Medina boosts retirement benefits for firefighters, police
Village trying to offer more incentives to stay with Medina long-term
MEDINA – The Village Board on Monday approved changes in the retirement programs for both career firefighters and police officers, allowing their retirement benefits to grow if they work more than 20 years.
The village has capped the benefits at 20 years or 50 percent of the average of the final three years of their salaries. With the switch to the 384-e retirement plan, an additional 1/60th of the final average salary will be added to the annual pension for each additional year on the job. If someone works three more years after year 20, they would see their pension grow by 5 percent.
The new changes take effect on March 30.
Village officials are hopeful expanding the retirement benefits will be an incentive for firefighters and police officers to spend their careers with Medina.
“We can’t the match the salaries (offered by many other departments), so we’re trying to improve the retirement,” said Village Trustee Owen Toale. “We have to do something to stem the loss of these people.”
The village has experienced a lot of turnover in recent years with some firefighters and police officers leaving for better pay and benefits at other departments. That then leaves vacancies, driving up overtime costs. The village often fills the positions by putting new firefighters and police officers through training academies. That can cost about $15,000 for a firefighter to go through the 11-week academy for pay and tuition. The police academy is nearly a year and costs the village about $50,000 before the officer begins road patrol.

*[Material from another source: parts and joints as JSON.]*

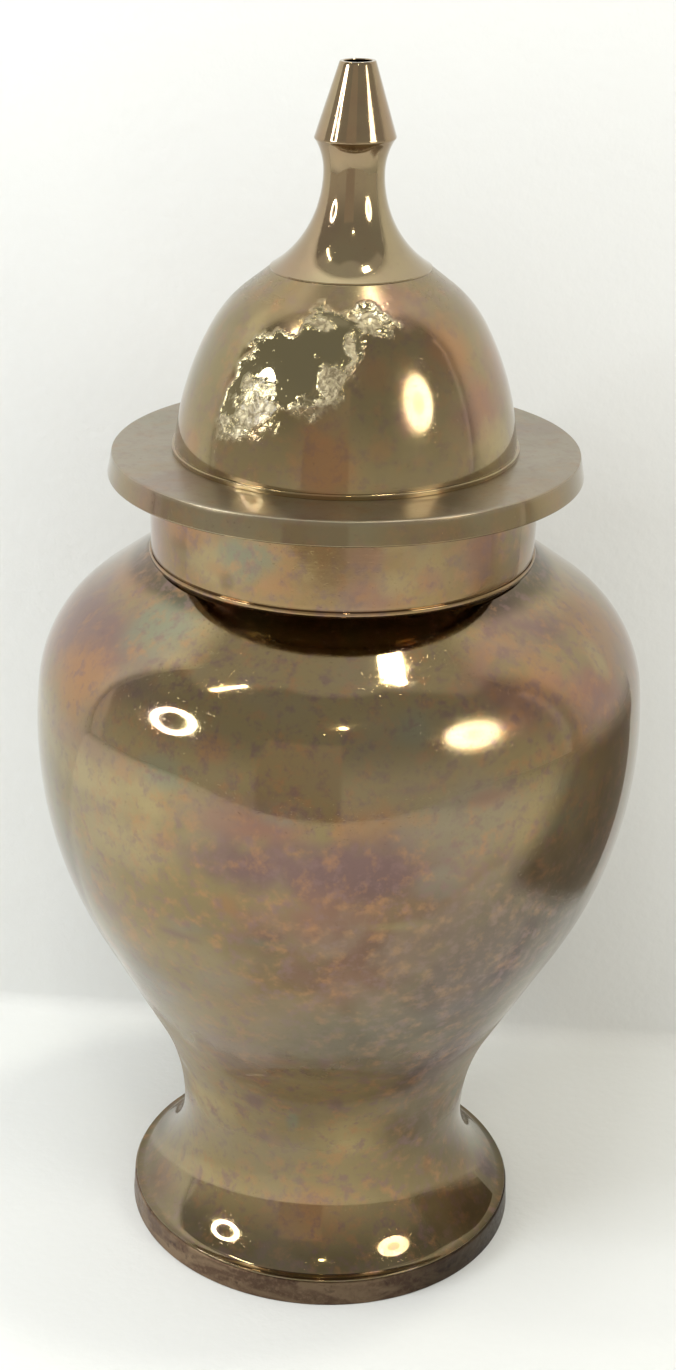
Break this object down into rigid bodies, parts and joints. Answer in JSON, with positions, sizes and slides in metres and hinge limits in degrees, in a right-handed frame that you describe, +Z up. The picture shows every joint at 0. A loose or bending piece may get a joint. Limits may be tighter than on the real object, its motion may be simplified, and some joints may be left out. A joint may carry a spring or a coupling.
{
  "type": "lidded temple jar",
  "caption": "Free-standing hollow brass jar with a flared pedestal foot, a straight neck and a lift-off domed lid with a turned finial.",
  "frame": {"origin": "middle of the flat foot, on the surface that the jar stands on", "axes": "+Z up along the turning axis, towards the finial; the jar looks the same from every side"},
  "size_m": [0.2006, 0.2006, 0.4],
  "materials": {
    "polished_brass": "polished, unevenly tarnished, olive gold with pink and mauve areas",
    "flange_brass": "polished, grey-pink tarnish",
    "foot_brass": "satin, red-brown tarnish",
    "inside_brass": "unpolished, dark",
    "fastener_brass": "plain machined"
  },
  "bodies": {
    "jar": {"foot_ring": "foot_brass", "foot_shell": "polished_brass", "body_shell": "polished_brass", "neck_collar": "polished_brass", "floor_disc": "inside_brass"},
    "lid": {"lid_flange": "flange_brass", "lid_locating_ring": "inside_brass", "lid_dome": "polished_brass", "finial": "polished_brass", "finial_stud": "fastener_brass", "finial_washer": "fastener_brass", "finial_nut": "fastener_brass"}
  },
  "joints": [
    {"name": "lid_lift", "type": "slide", "parent": "jar", "child": "lid", "axis": [0, 0, 1], "range_m": [0, 0.16]}
  ]
}
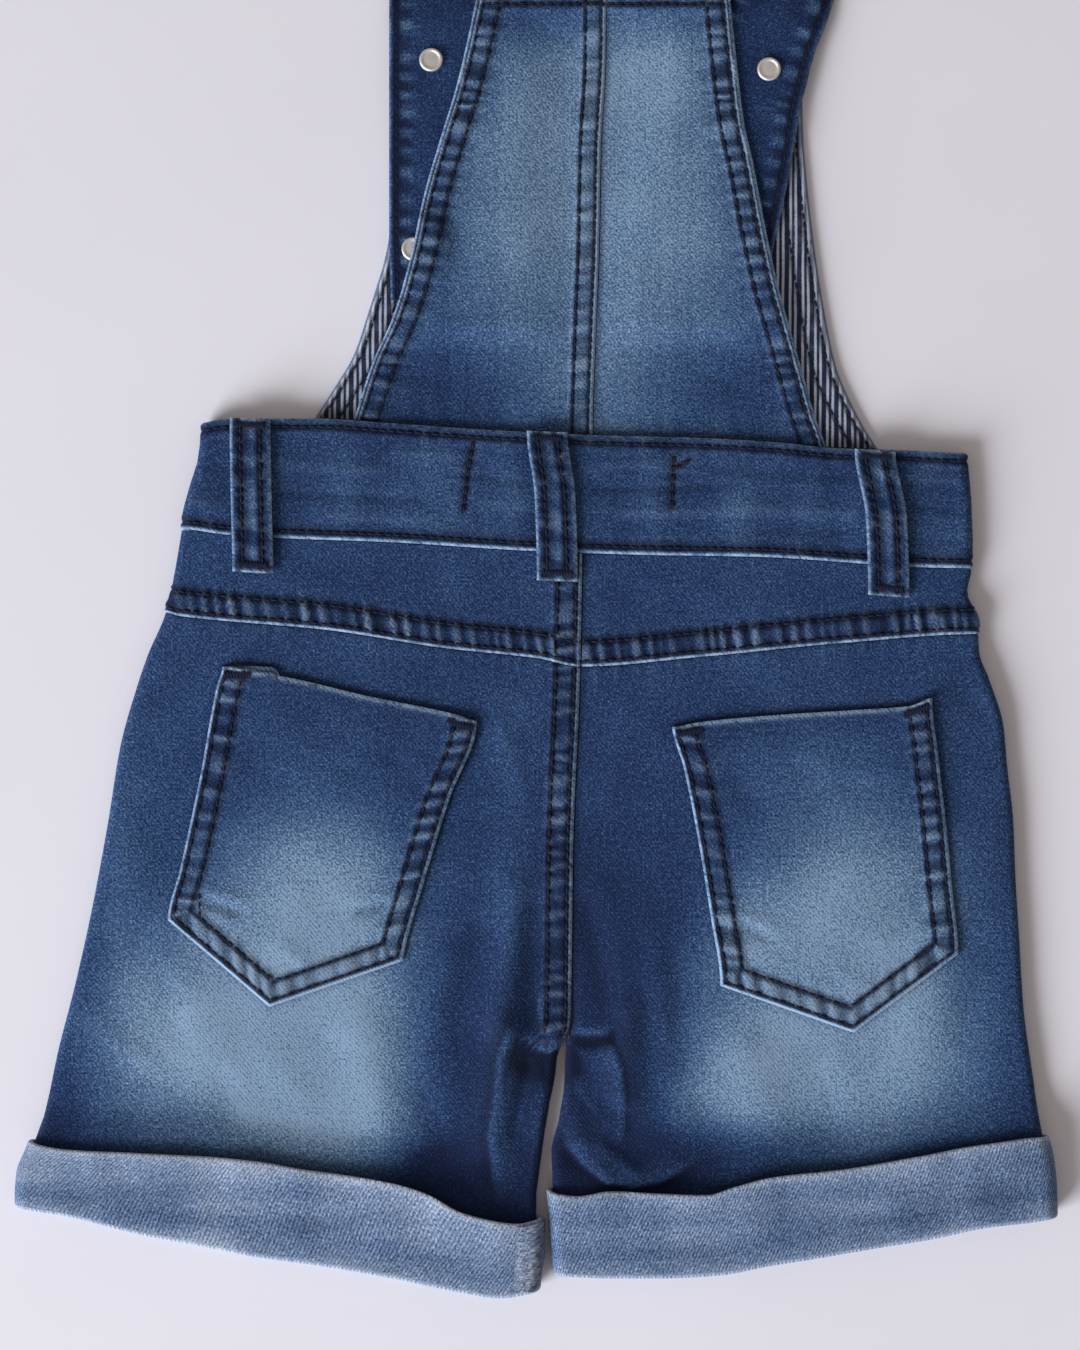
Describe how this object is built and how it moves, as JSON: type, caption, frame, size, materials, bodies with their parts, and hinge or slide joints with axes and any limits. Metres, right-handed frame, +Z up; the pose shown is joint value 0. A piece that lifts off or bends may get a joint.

There are 12 police officers and 21 career firefighters at Medina.
The change in the retirement plans will cost Medina about $26,000. Firefighters and police made concessions to cut that village expense in half. They have reduced clothing and cell phone allowances and also given back some of their training pay.
“Some of firefighters and police go to other municipalities that offer it,” Mayor Mike Sidari said about the retirement plan. “We can’t offer larger pay, but this would be an incentive to keep them longer.”